Really good question.
If the Greens can argue for a free bus service, there is absolutely nothing preventing them from voting with the Libs on this issue.
My gut is telling me that they want it both ways. They’ll step outside the agreement for the sake of popularism but then do nothing.

And yes, the Minister should get a bus licence and sign up as a weekend driver, to get some real-life perspective.

I reckon we are not looking hard enough at the fundamentals here. Like, why do we have a bus service at all? If we want one, are we paying too much for a labour force that refuses to work across the businesses opening hours? What do other jurisdictions do? Is the management up to the task? Is the size and composition of the workforce up to the task? And, does the union have too much power/influence?

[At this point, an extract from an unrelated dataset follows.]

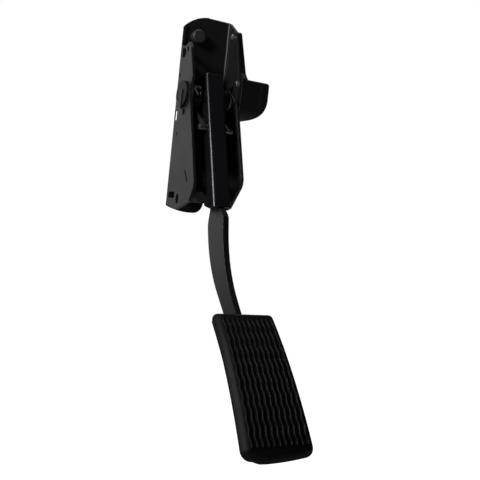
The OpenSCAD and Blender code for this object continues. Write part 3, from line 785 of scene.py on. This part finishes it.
@dataclass
class PadRubber:
    """The pad's rubber: a crowned block with a sloping border and wavy ribs."""

    width: float = 64.2
    taper: float = 3.6
    top: float = 66.0
    bottom: float = -68.0
    chin: float = 2.6
    chin_x: float = -14.0
    face: float = 7.4
    rim: float = 2.4
    border: float = 5.2
    lower_corner: float = 9.0
    upper_corner: float = 5.5
    slopes: tuple[Point, ...] = ((0.3, 0.45), (0.35, 0.35), (0.35, 0.2))
    crown: float = 480.0
    lean: float = 41.0
    place: tuple[float, float] = (-190.5, -237.5)
    ribs: int = 11
    pitch: float = 5.07
    rib_height: float = 1.7
    rib_foot: float = 3.4
    rib_top: float = 1.9
    wave: float = 13.1
    waves: int = 9
    sway: float = 0.62

    def body(self) -> Bench:
        """Models the block with its chin, round corners and sloping border.

        Returns:
            The bench with the flat block.
        """
        half = self.width / 2.0
        bench = Bench.block("pad_rubber_skin", (-half, -self.rim, self.bottom), (half, 0.0, self.top))
        for z, radius in ((self.bottom, self.lower_corner), (self.top, self.upper_corner)):
            bench.select(Pick.EDGES, lambda m, z=z: abs(m.z - z) < 0.1 and abs(abs(m.x) - half) < 0.1
                         and abs(m.y + self.rim / 2.0) < 0.1)
            bpy.ops.mesh.bevel(offset=radius * MM, segments=7, affect="EDGES")
        flat = half - self.lower_corner
        bench.select(Pick.EDGES, lambda m: abs(m.z - self.bottom) < 0.1 and abs(m.x) < 1.0)
        bpy.ops.mesh.subdivide(number_cuts=7)
        for step in range(1, 8):
            x = -flat + 2.0 * flat * step / 8.0
            reach = 1.0 - ((x - self.chin_x) / (flat - self.chin_x if x > self.chin_x else flat + self.chin_x)) ** 2
            bench.shift(lambda m, x=x: abs(m.x - x) < 0.1 and abs(m.z - self.bottom) < 0.1,
                        (0.0, 0.0, -self.chin * reach))
        bench.select(Pick.FACES, lambda m: abs(m.y + self.rim) < 0.05)
        rise = self.face - self.rim
        for share, depth in self.slopes:
            bpy.ops.mesh.inset(thickness=self.border * share * MM, depth=rise * depth * MM)
        return bench

    def rib(self) -> Bench:
        """Models one wavy rib: one wave, repeated, rounded and closed.

        Returns:
            The bench with the rib, centred on the face.
        """
        foot = self.rib_foot / 2.0
        bench = Bench.block("rib", (-foot, -self.rib_height, 0.0), (foot, 0.6, self.wave))
        bench.select(Pick.FACES, lambda m: m.y < 0.1 - self.rib_height)
        bpy.ops.transform.resize(value=(self.rib_top / self.rib_foot, 1.0, 1.0))
        bench.slice(Axis.Z, [self.wave * part / 4.0 for part in (1, 2, 3)])
        for part, side in ((1, 1.0), (3, -1.0)):
            bench.shift(lambda m, part=part: abs(m.z - self.wave * part / 4.0) < 0.1, (side * self.sway, 0.0, 0.0))
        bench.select(Pick.FACES, lambda m: m.z < 0.01 or m.z > self.wave - 0.01)
        bpy.ops.mesh.delete(type="ONLY_FACE")
        bench.apply("ARRAY", count=self.waves, use_relative_offset=False, use_constant_offset=True,
                    constant_offset_displace=(0.0, 0.0, self.wave * MM), use_merge_vertices=True,
                    merge_threshold=0.0001)
        bench.edit()
        bpy.ops.mesh.select_mode(type="EDGE")
        bpy.ops.mesh.select_all(action="DESELECT")
        bpy.ops.mesh.select_non_manifold()
        bpy.ops.mesh.fill_holes(sides=8)
        bench.shift(lambda m: True, (0.0, -self.face, -self.wave * self.waves / 2.0 - 1.0))
        return bench.apply("SUBSURF", levels=2, render_levels=2)

    def build(self) -> Piece:
        """Builds the rubber, crowned and in its place.

        Returns:
            The finished piece.
        """
        ribs = self.rib()
        ribs.apply("ARRAY", count=self.ribs, use_relative_offset=False, use_constant_offset=True,
                   constant_offset_displace=(self.pitch * MM, 0.0, 0.0))
        ribs.shift(lambda m: True, (-self.pitch * (self.ribs - 1) / 2.0, 0.0, 0.0))
        bench = self.body()
        bench.apply("BEVEL", width=0.5 * MM, segments=2, limit_method="ANGLE", angle_limit=math.radians(25.0))
        bench.slice(Axis.Z, [self.bottom + 8.0 * step for step in range(1, 17)])
        bench.gather([ribs])
        bench.apply("SIMPLE_DEFORM", deform_method="TAPER", deform_axis="Z", lock_y=True,
                    factor=-2.0 * self.taper / self.width)
        low = min(v.co.z for v in bench.piece.data.vertices)
        high = max(v.co.z for v in bench.piece.data.vertices)
        bench.apply("SIMPLE_DEFORM", deform_method="BEND", deform_axis="X", angle=(high - low) / (self.crown * MM))
        bench.piece.rotation_euler = (math.radians(-self.lean), 0.0, 0.0)
        bench.piece.location = (0.0, self.place[0] * MM, self.place[1] * MM)
        return bench.finish(Look("black_rubber", Body.PEDAL.value, ("pad_rubber",)), 40.0)


@dataclass
class Springs:
    """The two return springs, coiled round the hub with one leg on the pin and one on the plate."""

    wire: float = 1.2
    coil: float = 10.2
    turns: float = 3.5
    pitch: float = 2.7
    start: float = 11.6
    pin_radius: float = 2.5
    pin_depth: float = 7.0
    pin_drop: float = 40.0
    lever_reach: float = 49.5
    gap: float = 0.3
    plate_leg: float = 18.0
    overhang: float = 4.0
    sides: int = 14

    def pin(self) -> tuple[float, float]:
        """Gives the distance of the spring pin from the pivot, and its direction from +Y toward +Z."""
        lean = math.radians(PIVOT.lean)
        height = (PIVOT.y + self.lever_reach) * math.sin(lean) + PIVOT.z * math.cos(lean) - self.pin_drop
        y = -self.lever_reach + self.pin_depth * math.cos(lean) + height * math.sin(lean)
        z = -self.pin_depth * math.sin(lean) + height * math.cos(lean)
        return math.hypot(y - PIVOT.y, z - PIVOT.z), math.atan2(z - PIVOT.z, y - PIVOT.y)

    def build(self, name: str, side: int) -> Piece:
        """Builds one spring.

        Args:
            name: The node that it replaces.
            side: -1 for the left one, 1 for the right one.

        Returns:
            The finished piece.
        """
        away, direction = self.pin()
        first = direction + math.acos(self.coil / away) - math.asin(
            (self.pin_radius + self.wire + self.gap) / away)
        leg = math.sqrt(away**2 - self.coil**2) + self.overhang
        reach = self.pitch * self.turns
        Bench.clear()
        bpy.ops.mesh.primitive_circle_add(vertices=self.sides, radius=self.wire * MM, location=(0.0, 0.0, 0.0),
                                          rotation=(math.pi / 2.0, 0.0, 0.0))
        bench = Bench(bpy.context.object).settle()
        bench.piece.name = name + "_wire"
        bench.shift(lambda m: True, (side * self.start, self.coil * math.cos(first), self.coil * math.sin(first)))
        bpy.ops.transform.rotate(value=-(first - math.pi / 2.0), orient_axis="X",
                                 center_override=bench.middle())
        bench.apply("SCREW", axis="X", angle=math.tau * self.turns, screw_offset=side * reach * MM,
                    steps=int(40 * self.turns), render_steps=int(40 * self.turns), use_merge_vertices=False)
        last = first + math.tau * self.turns
        ends = (
            (side * self.start, first, (math.sin(first), -math.cos(first)), leg),
            (side * (self.start + reach), last, (-math.sin(last), math.cos(last)), self.plate_leg),
        )
        for x, angle, way, length in ends:
            centre = Vector((x, self.coil * math.cos(angle), self.coil * math.sin(angle)))
            bench.select(Pick.VERTS, lambda m, c=centre: (m - c).length < self.wire * 1.02)
            bpy.ops.mesh.select_mode(type="EDGE")
            step = Vector((0.0, *way)) * length * MM
            bpy.ops.mesh.extrude_region_move(TRANSFORM_OT_translate={"value": step})
            bpy.ops.mesh.edge_face_add()
        bench.piece.location = (0.0, PIVOT.y * MM, PIVOT.z * MM)
        fixed = (side * (self.start + reach) * MM, PIVOT.y * MM, PIVOT.z * MM)
        moving = (side * self.start * MM, PIVOT.y * MM, PIVOT.z * MM)
        return bench.finish(Look("spring_steel", Body.BRACKET.value, (name,), (fixed, moving)), 50.0)


# --------------------------------------------------------------------- studio


@dataclass
class Studio:
    """Camera, lamps, world and the pale floor."""

    azimuth: float = -27.6
    elevation: float = 1.8
    roll: float = 5.9
    eye: tuple[float, float, float] = (-0.3056, -0.7111, -0.1023)
    focal_px: float = 718.0
    frame_px: float = 480.0
    sensor_mm: float = 36.0
    floor_z: float = -0.62
    room: float = 0.02
    backdrop_from: float = 0.6
    backdrop_full: float = 1.25

    def camera(self) -> None:
        """Makes the camera that matches the photo's view."""
        a, e, r = (math.radians(v) for v in (self.azimuth, self.elevation, self.roll))
        right = Vector((math.cos(a), math.sin(a), 0.0))
        back = Vector((math.sin(a) * math.cos(e), -math.cos(a) * math.cos(e), math.sin(e)))
        up = back.cross(right)
        x_axis = math.cos(r) * right + math.sin(r) * up
        y_axis = -math.sin(r) * right + math.cos(r) * up
        data = bpy.data.cameras.new("view")
        data.sensor_width = self.sensor_mm
        data.lens = self.focal_px / self.frame_px * self.sensor_mm
        data.clip_start = 0.01
        camera = bpy.data.objects.new("view", data)
        turn = Matrix((x_axis, y_axis, back)).transposed().to_4x4()
        camera.matrix_world = Matrix.Translation(self.eye) @ turn
        bpy.context.scene.collection.objects.link(camera)
        bpy.context.scene.camera = camera

    def lamp(self, name: str, place: tuple[float, float, float], size: tuple[float, float], power: float,
             aim: tuple[float, float, float] = (0.0, -0.08, -0.1)) -> None:
        """Makes one area lamp.

        Args:
            name: The lamp's name.
            place: Where it stands.
            size: Its width and height.
            power: Its power in watts.
            aim: The point it faces.
        """
        data = bpy.data.lights.new(name, "AREA")
        data.shape = "RECTANGLE"
        data.size, data.size_y = size
        data.energy = power
        lamp = bpy.data.objects.new(name, data)
        facing = Vector(place) - Vector(aim)
        lamp.matrix_world = Matrix.Translation(place) @ facing.to_track_quat("Z", "Y").to_matrix().to_4x4()
        bpy.context.scene.collection.objects.link(lamp)

    def world(self) -> None:
        """Makes the world: a dim room, white to the camera, with the white backdrop behind the pedal."""
        world = bpy.data.worlds.new("studio")
        world.use_nodes = True
        world.node_tree.nodes.clear()
        graph = Graph(world.node_tree)
        dim = graph.add("ShaderNodeBackground")
        dim.inputs["Strength"].default_value = self.room
        white = graph.add("ShaderNodeBackground")
        white.inputs["Strength"].default_value = 1.0
        for light in (dim, white):
            light.inputs["Color"].default_value = (1.0, 1.0, 1.0, 1.0)
        path = graph.add("ShaderNodeLightPath")
        way = graph.add("ShaderNodeSeparateXYZ")
        graph.link(graph.add("ShaderNodeTexCoord").outputs["Generated"], way.inputs[0])
        behind = graph.spread(way.outputs["Y"], self.backdrop_from, self.backdrop_full, 0.0, 1.0)
        mirrored = graph.maths("MAXIMUM", path.outputs["Is Glossy Ray"], path.outputs["Is Transmission Ray"])
        seen = graph.maths("MAXIMUM", path.outputs["Is Camera Ray"], graph.maths("MULTIPLY", mirrored, behind))
        mix = graph.add("ShaderNodeMixShader")
        graph.link(seen, mix.inputs[0])
        graph.link(dim.outputs[0], mix.inputs[1])
        graph.link(white.outputs[0], mix.inputs[2])
        graph.link(mix.outputs[0], graph.add("ShaderNodeOutputWorld").inputs[0])
        bpy.context.scene.world = world

    def floor(self) -> None:
        """Makes the pale floor under the pedal, which keeps its shadow."""
        bpy.ops.mesh.primitive_plane_add(size=6.0, location=(0.0, 0.0, self.floor_z))
        plane = bpy.context.object
        plane.name = "floor"
        made = bpy.data.materials.new("floor")
        made.use_nodes = True
        made.node_tree.nodes.clear()
        graph = Graph(made.node_tree)
        pale = graph.add("ShaderNodeBsdfDiffuse")
        pale.inputs["Color"].default_value = (0.8, 0.8, 0.8, 1.0)
        glow = graph.add("ShaderNodeEmission")
        path = graph.add("ShaderNodeLightPath")
        graph.link(path.outputs["Is Camera Ray"], glow.inputs["Strength"])
        both = graph.add("ShaderNodeAddShader")
        graph.link(pale.outputs[0], both.inputs[0])
        graph.link(glow.outputs[0], both.inputs[1])
        output = graph.add("ShaderNodeOutputMaterial")
        graph.link(both.outputs[0], output.inputs[0])
        plane.data.materials.append(made)

    def build(self) -> None:
        """Builds the whole studio."""
        self.camera()
        self.world()
        self.floor()
        self.lamp("key", (-1.01, -0.43, 0.5), (0.22, 0.22), 11.0)
        self.lamp("back_left", (-1.0, 0.9, 0.55), (1.2, 1.2), 1.0)
        self.lamp("top", (0.15, 0.3, 1.1), (0.5, 0.5), 3.0)
        LOG.info("studio: camera, world, floor and 3 lamps")


# ----------------------------------------------------------------------- main


def dress(finishes: dict[str, bpy.types.Material]) -> None:
    """Gives each CAD node the finish of its material slot.

    Args:
        finishes: Materials by slot name.
    """
    for part in frame["record"]["subparts"]:
        node = frame["nodes"][part["node"]]
        for place in node.material_slots:
            place.material = finishes[part["material_slot"]]
        LOG.info("dressed %s in %s", part["node"], part["material_slot"])


def main() -> None:
    """Builds the looks of the pedal."""
    Bench.clear()
    bpy.context.scene.view_settings.view_transform = "Standard"
    grain_group()
    edge_group()
    finishes = {finish.name: finish.material() for finish in FINISHES}
    dress(finishes)
    Bench.finishes.update(finishes)
    bracket = Bracket()
    bracket.build()
    bracket.build_bush()
    PadRubber().build()
    springs = Springs()
    for name, side in (("left_spring", -1), ("right_spring", 1)):
        springs.build(name, side)
    Studio().build()


if __name__ == "__main__":
    main()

Yes, the weekend services are poor, but I’ve heard they are having trouble even covering the runs on its existing reduced network, due to Covid also impacting their drivers.

As for more the Greens demand for more female drivers, jt is a physical job, some of the passengers are the dregs of society and there is shift work.
Maybe not every female aspires to that line of work?

With respect to moving bus drivers, away from a five-day timetable, my understanding is that in previous EBAs, their union has suggested the Government offer a penalty rate in exchange for a compulsory weekend roster, but the Government preferred to let the existing arrangement continue.

The silly thing about all of this is that apart from peak hour and trunk route services, most of the buses are running around empty. After all, Covid has made them higher risk than driving.

Do the Greens really want more empty buses driving on our roads? I thought they were more into push bikes.

It’s an open market, if women want to be bus drivers they can, no one is stopping them.

Agreed, Oscar Mike. Unless she can show factually, that the 11% ratio is due to discrimination and not just the fact that the majority of women don’t want to drive a bus.